The arms version of a sports race lacks a purpose (apart from the perpetuation of a competition fueled by an endless action-reaction sequence). The participants just keep at it, possessed by worst-case thinking, suspicion, and fear, sentiments sustained by bureaucracies whose budgets and political clout often depend on military spending, companies that rake in the big bucks selling the weaponry, and a priesthood of professional threat inflators who merchandise themselves as “security experts.”




President Trump holds up Space Policy Directive-3 at the White House on June 18, 2018. (NASA/Bill Ingalls)



While finish lines (other than the finishing of most life on this planet) are seldom in sight, arms control treaties can, at least, decelerate and muffle the intensity of arms races. But at least so far, they’ve never ended them and they themselves survive only as long as the signatories want them to. Recall President George W. Bush’s scuttling of the 1972 Anti-Ballistic Missile Treaty and the Trump administration’s exit from the Cold War-era Intermediate-Range Nuclear Forces (INF) Treaty in August. Similarly, the New START accord, which covered long-range nuclear weapons and was signed by Russia and the United States in 2010, will be up for renewal in 2021 and its future, should Donald Trump be reelected, is uncertain at best. Apart from the fragility built into such treaties, new vistas for arms competition inevitably emerge — or, more precisely, are created. Hypersonic weapons are just the latest example.

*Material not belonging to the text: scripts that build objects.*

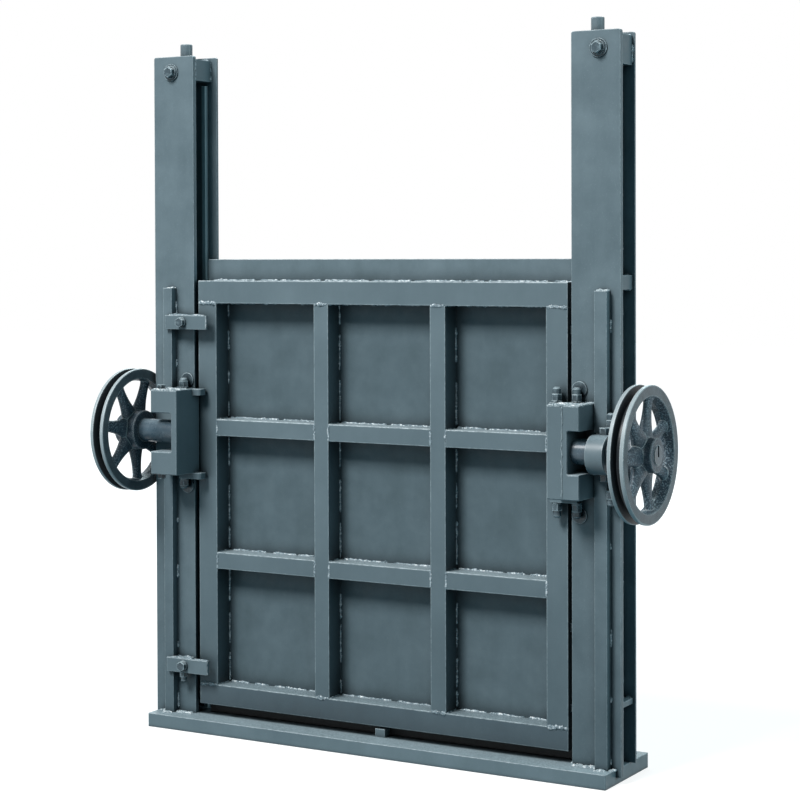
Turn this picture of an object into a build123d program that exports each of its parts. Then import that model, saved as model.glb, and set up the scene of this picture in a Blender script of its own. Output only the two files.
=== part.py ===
from build123d import *
from math import cos, radians, sin
import os

os.makedirs("parts", exist_ok=True)

# Sizes in millimetres. X runs along the gate, Y away from the front, Z up.
# The origin is the middle of the sill's underside.
# The leaf's width and height drive the posts, the sill and all that stands on them.

# Leaf
leaf_width = 1000
leaf_height = 1040
leaf_lift = 26
leaf_set_back = 3
stile_width = 53
beam_height = 55
foot_beam_height = 50
rib_width = 40
rib_depth = 52
member_wall = 6
left_rib_share = -0.145
right_rib_share = 0.171
upper_cross_share = 0.68
lower_cross_share = 0.367
cross_height = 40
skin_thickness = 8
skin_overhang = 6
skin_upstand = 52
seal_thickness = 12
seal_play = 0.3
seal_end_gap = 4
pad_thickness = 5
pad_height = 16
pad_depth = 30
pad_shares = [0.115, 0.288, 0.673, 0.923]

# Posts
side_gap = 11
post_rise = 578
flange_width = 118
flange_thickness = 12
flange_corner = 5
rear_play = 13.5
rear_thickness = 6
rear_reach = 16.5
web_inset = 32
web_thickness = 12
flange_drop = 17
flange_lap = 13
lap_play = 0.5
block_heights = {"left": 52, "right": 66}
block_drop = 8
block_inset = 6
strip_width = 10
strip_depth = 12
strip_inset = 11
strip_drop = 10
lug_height = 31
lug_rise = 10
plate_lug_height = 12
plate_lug_level = 132
lug_inset = 6

# Sill
sill_depth = 234
sill_thickness = 33
sill_nose = 56
sill_edge = 1.5

# Stems
stem_radius = 15
stem_inset = 47
stem_back = 26
stem_stand = 32
stem_play = 0.1
stem_chamfer = 1.5

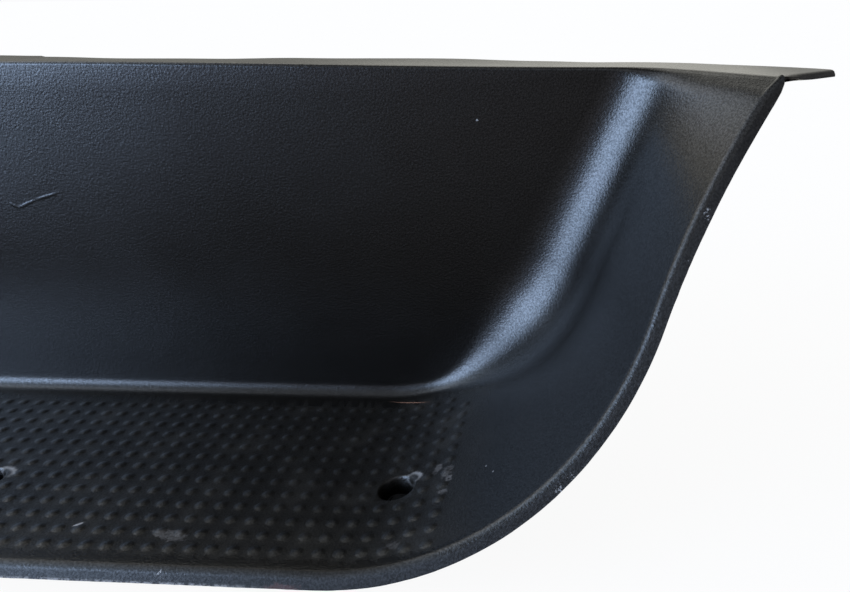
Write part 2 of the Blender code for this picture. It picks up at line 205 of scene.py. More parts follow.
def surface_point(share, row):
    """Seen face without its bumps; row runs 0 to 1 down the riser, to 2 round the fillet, to 3."""
    corner, inward, rim, radius = station(share)
    along = (rim - corner).normalized()
    half = inward.angle(along) / 2.0
    reach = radius / math.tan(half)
    if row < 1.0:
        return riser_top(share).lerp(corner + inward * reach, row)
    if row > 2.0:
        return (corner + along * reach).lerp(rim, row - 2.0)
    centre = corner + (inward + along).normalized() * (radius / math.sin(half))
    start = (corner + inward * reach - centre).normalized()
    end = (corner + along * reach - centre).normalized()
    return centre + start.slerp(end, row - 1.0) * radius


def share_at(x, row, share):
    """Share of the line that passes x at row, by Newton's method from a first guess."""
    step = 1e-5
    for _ in range(3):
        here = surface_point(share, row).x
        slope = (surface_point(share + step, row).x - here) / step
        share += (x - here) / slope
    return share


def parameters_at(x, y):
    """Share and row of the point above x and y, by halving the rows."""
    low, high = 1.0, 3.0
    share = x / BACK_FLAT
    for _ in range(24):
        row = (low + high) / 2.0
        share = share_at(x, row, share)
        if surface_point(share, row).y > y:
            low = row
        else:
            high = row
    return share, row


def tread_tree():
    """Fine mesh of the tread and the start of the sweep, for looking up heights."""
    shares = [-0.1 + 0.275 * step for step in range(5)] + [1.0 + 0.006 * step for step in range(1, 101)]
    rows = [1.0 + step / 48.0 for step in range(48)] + [2.0 + step / 8.0 for step in range(9)]
    points = [surface_point(share, row) for share in shares for row in rows]
    faces = []
    for column in range(len(shares) - 1):
        for row in range(len(rows) - 1):
            first = column * len(rows) + row
            faces.append((first, first + 1, first + len(rows) + 1, first + len(rows)))
    return BVHTree.FromPolygons(points, faces)


TREAD_TREE = tread_tree()


def tread_point(x, y):
    """Point of the tread above x and y, on either half."""
    down = Vector((0.0, 0.0, -1.0))
    hit = TREAD_TREE.ray_cast(Vector((abs(x), y, 0.2)), down)[0]
    if hit is None:
        hit = TREAD_TREE.ray_cast(Vector((abs(x) + 1e-6, y + 1e-6, 0.2)), down)[0]
    return Vector((x, y, hit.z))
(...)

Arms races, though waged in the name of national security, invariably create yet more insecurity. Imagine two adversaries neither of whom knows what new weapon the other will field. So both just keep building new ones. That gets expensive. And such spending only increases the number of threats. Since the end of the Cold War in 1991, U.S. military spending has consistently and substantially exceeded China’s and Russia’s combined. But can you name a government that imagines more threats on more fronts than does the U.S.? This endless enumeration of new vulnerabilities isn’t a form of paranoia. It’s meant to keep arms races humming and the money flowing into military (and military-industrial) coffers.


One-Dimensional National Security


Such arms races come from the narrow, militarized definition of “national security” that prevails inside the defense and intelligence establishment, as well as in think tanks, universities, and the most influential mass media. Their underlying assumptions are rarely challenged, which only adds to their power. We’re told that we must produce a particular weapon (price tag be damned!), because if we don’t, the enemy will and that will imperil us all.


Such a view of security is by now so deeply entrenched in Washington — shared by Republicans and Democrats alike — that alternatives are invariably derided as naïve or quixotic. As it happens, both of those adjectives would be more appropriate descriptors for the predominant national security paradigm, detached as it is from what really makes most Americans feel insecure.


Consider a few examples.


Unlike in the first three decades after World War II, since 1979 the average U.S. hourly wage, adjusted for inflation, has increased by a pitiful amount, despite substantial increases in worker productivity. Unsurprisingly, those on the higher rungs of the wage ladder (to say nothing of those at the top) have made most of the gains, creating a sharp increase in wage inequality. (If you consider net total household wealth rather than income alone, the share of the top 1 percent increased from 30 percent to 39 percent between 1989 and 2016, while that of the bottom 90 percent dropped from 33 percent to 23 percent.)


Because of sluggish wage growth many workers find it hard to land jobs that pay enough to cover basic life expenses even when, as now, unemployment is low (3.6 percent  this year compared to 8 percent in 2013). Meanwhile, millions earning low wages, particularly single mothers who want to work, struggle to find affordable childcare — not surprising considering that in 10 states and the District of Columbia the annual cost of such care exceeded $10,000 last year; and that, in 28 states, childcare centers charged more than the cost of tuition and fees at four-year public colleges.


Workers trapped in low-wage jobs are also hard-pressed to cover unanticipated expenses. In 2018, the “median household” banked only $11,700, and households with incomes in the bottom 20 percent had, on average, only $8,790 in savings; 29 percent of them, $1,000 or less. (For the wealthiest 1 percent of households, the median figure was $2.5 million.) Forty-four percent of American families would be unable to cover emergency-related expenses in excess of $400 without borrowing money or selling some of their belongings.